I had been stuck in the humdrum security blanket of familiarity for my entire life. I was too safe to get hurt, too safe to be touched and too safe to be moved — I was absolutely sheltered. I always had something to catch me; my safe haven always near. But, I wanted to step away from my comfort that was forever in arm’s reach. I needed to find something.
I chose to go when everyone wanted me to dwell. The clouds sped by me and I hoped the turbulence wasn’t indicative of the adventure before me.
I came in wide-eyed and searching through the array of red double-decker buses for a quick answer. I wanted to feel an immediate sense of change, but for days I felt nothing but emptiness and defeat. Maybe I was mistaken — maybe some birds really aren’t meant to fly.
So I tearfully shuffled along, mourning the things I had abandoned. I traveled abroad, embracing the expectation that my life would turn into plot a la, “The Lizzie McGuire Movie,” and my foreign excursion would help me discover what I’d been seeking all along.
But as soon as I stepped onto British soil, my luggage, my laptop, my passport and my visa were nowhere to be found; I had found nothing but loss.
I sat uncomfortably on cobblestone, repeatedly murmuring “why me” when I got a phone call telling me that my possessions were in one of London’s darkest corners. Although I was relieved that my belongings were no longer amiss, I found myself reflecting on the lessons I learned from losing everything, rather than the actual materials.
Among the things we lose, we find things that are new. We are so encumbered by defeat that we stop searching for gains. I diligently focused on what was taken from me rather than being concerned about what came from the loss.
When humans die, more are born; creation replaces loss. We are so conditioned to associate pain with goodbyes that we often forget they can also encompass hellos.

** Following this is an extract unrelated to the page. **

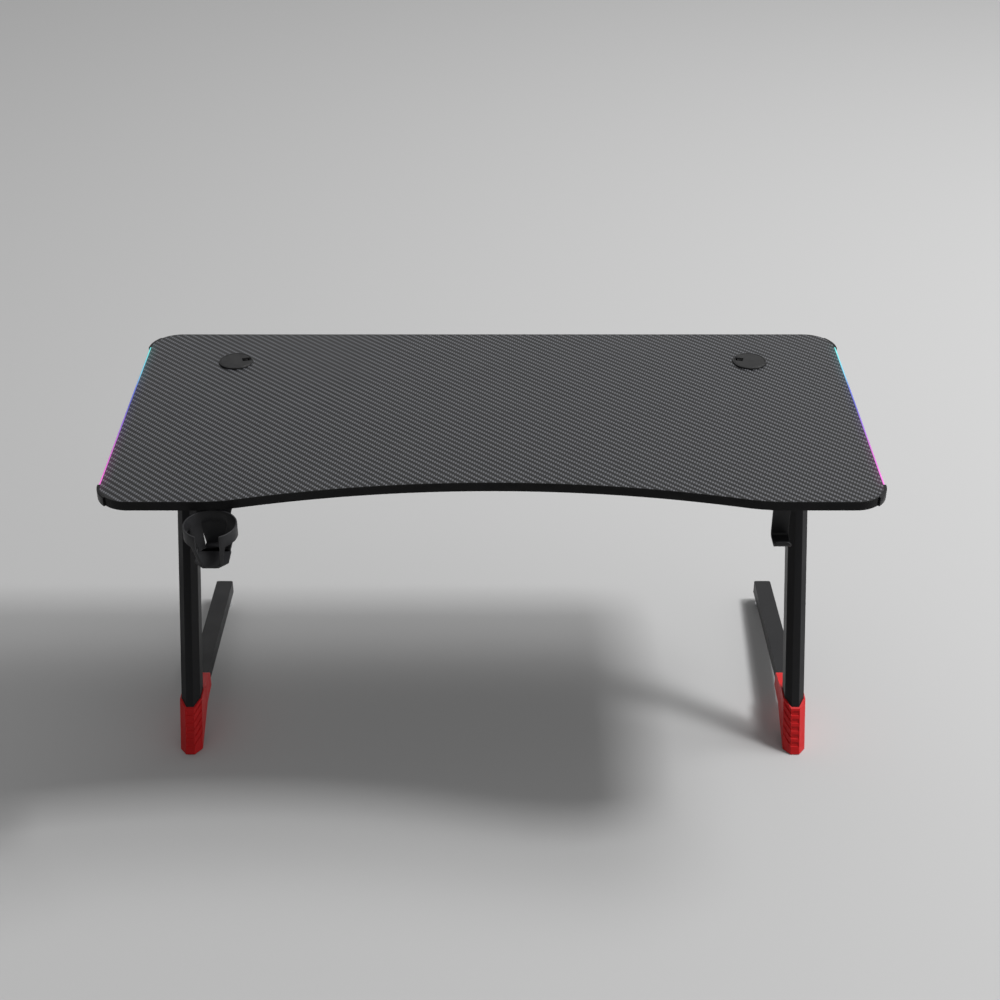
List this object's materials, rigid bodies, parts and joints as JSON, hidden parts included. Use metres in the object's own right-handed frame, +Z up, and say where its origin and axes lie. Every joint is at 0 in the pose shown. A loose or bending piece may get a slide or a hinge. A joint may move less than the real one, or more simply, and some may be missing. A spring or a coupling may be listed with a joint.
{
  "type": "gaming desk",
  "caption": "Gaming desk with a weave-printed top, hollow front edge, glowing side edges, leaning Z legs in red boots, a cup holder and a headphone hook.",
  "frame": {"origin": "on the floor, under the middle of the whole desk", "axes": "+X to the sitter's right, +Y from the sitter to the rear edge, +Z up"},
  "size_m": [1.607, 0.8432, 0.7535],
  "materials": {
    "fibreboard": "fine raw fibreboard",
    "weave_film": "satin film with a carbon weave print",
    "edge_band": "satin",
    "light_channel": "satin",
    "light_tape": "matte, with square light chips",
    "diffuser": "milky, lit from inside in a colour run",
    "cap_plastic": "fine-grained moulding",
    "grommet_plastic": "satin moulding",
    "black_steel": "satin powder coat",
    "plug_plastic": "satin moulding",
    "boot_plastic": "satin moulding, red",
    "pad_rubber": "matte",
    "glide_metal": "polished",
    "plated_steel": "zinc-plated",
    "holder_plastic": "fine-grained moulding",
    "hook_steel": "satin powder coat",
    "controller_plastic": "fine-grained moulding",
    "circuit_board": "green solder mask",
    "button_plastic": "satin",
    "lead_jacket": "matte jacket"
  },
  "bodies": {
    "desk": {"desktop_board": "fibreboard", "top_laminate": "weave_film", "edge_band_front": "edge_band", "edge_band_rear": "edge_band", "light_base_left": "light_channel", "light_base_right": "light_channel", "led_strip_left": "light_tape", "led_strip_right": "light_tape", "light_diffuser_left": "diffuser", "light_diffuser_right": "diffuser", "corner_cap_front_left": "cap_plastic", "corner_cap_front_right": "cap_plastic", "corner_cap_rear_left": "cap_plastic", "corner_cap_rear_right": "cap_plastic", "corner_cap_screws": "plated_steel", "grommet_ring_left": "grommet_plastic", "grommet_ring_right": "grommet_plastic", "top_beam_left": "black_steel", "top_beam_right": "black_steel", "top_beam_plugs_left": "plug_plastic", "top_beam_plugs_right": "plug_plastic", "column_left": "black_steel", "column_right": "black_steel", "column_top_plate_left": "black_steel", "column_top_plate_right": "black_steel", "base_beam_left": "black_steel", "base_beam_right": "black_steel", "base_beam_plug_left": "plug_plastic", "base_beam_plug_right": "plug_plastic", "boot_left": "boot_plastic", "boot_right": "boot_plastic", "boot_pad_left": "pad_rubber", "boot_pad_right": "pad_rubber", "glide_nut_left": "plated_steel", "glide_nut_right": "plated_steel", "front_rail": "black_steel", "rear_rail": "black_steel", "rail_brackets": "black_steel", "frame_bolts_left": "plated_steel", "frame_bolts_right": "plated_steel", "desktop_screws": "plated_steel", "cup_holder": "holder_plastic", "cup_holder_screws": "plated_steel", "headphone_hook": "hook_steel", "headphone_hook_screws": "plated_steel", "controller_base": "controller_plastic", "controller_cover": "controller_plastic", "controller_board": "circuit_board", "controller_inlet": "controller_plastic", "controller_screws": "plated_steel", "light_lead_left": "lead_jacket", "light_lead_right": "lead_jacket"},
    "cap_left": {"grommet_cap_left": "grommet_plastic"},
    "cap_right": {"grommet_cap_right": "grommet_plastic"},
    "foot_left": {"glide_left": "glide_metal"},
    "foot_right": {"glide_right": "glide_metal"},
    "button": {"controller_button": "button_plastic"}
  },
  "joints": [
    {"name": "grommet_cap_left_turn", "type": "hinge", "parent": "desk", "child": "cap_left", "pos_m": [-0.59, 0.28056, 0.751], "axis": [0, 0, 1], "continuous": true},
    {"name": "grommet_cap_right_turn", "type": "hinge", "parent": "desk", "child": "cap_right", "pos_m": [0.59, 0.28056, 0.751], "axis": [0, 0, 1], "continuous": true},
    {"name": "glide_left_level", "type": "slide", "parent": "desk", "child": "foot_left", "axis": [0, 0, 1], "range_m": [-0.01, 0.004]},
    {"name": "glide_right_level", "type": "slide", "parent": "desk", "child": "foot_right", "axis": [0, 0, 1], "range_m": [-0.01, 0.004]},
    {"name": "controller_button_press", "type": "slide", "parent": "desk", "child": "button", "axis": [0, 0, 1], "range_m": [0, 0.001], "stiffness_N_per_m": 400, "springref_m": -0.002}
  ]
}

I was so directly searching for this instant, gratifying change and that magical epiphany, that I failed to see that the change I so desired existed within the chain of my unfortunate events. I discovered new ways to handle stressful situations. I learned that experience is the best teacher and that everything happens for a reason. The more I lost, the more I gained.
When we feel loss, we feel a sense of lacking and a desire to obtain what can no longer be. However, if we stop looking for the intangible and attempt to embrace the potential for newness that accompanies loss, we can prevent ourselves from suffering.
Don’t examine loss negatively, for although it takes away, it allows for significant growth. Whether this loss is a person, a job or a belonging, some gain will replace the emptiness.
When we lose the wrong people, we’re more open to finding the right people; when we leave grueling jobs to find one that fits better, we’ll ultimately be happier. Each loss brings a lesson and a story — the loss potentially leads to a greater gain.
We should work to embrace losses as blessings; they save us from greater loss and bring us to the moments we're supposed to experience. We can comfortably stay within the confinements of safety on a direct course, or we can take the reins and fly somewhere unfamiliar.
Just don’t be afraid to lose — in the end, there is so much to gain in loss’s wake.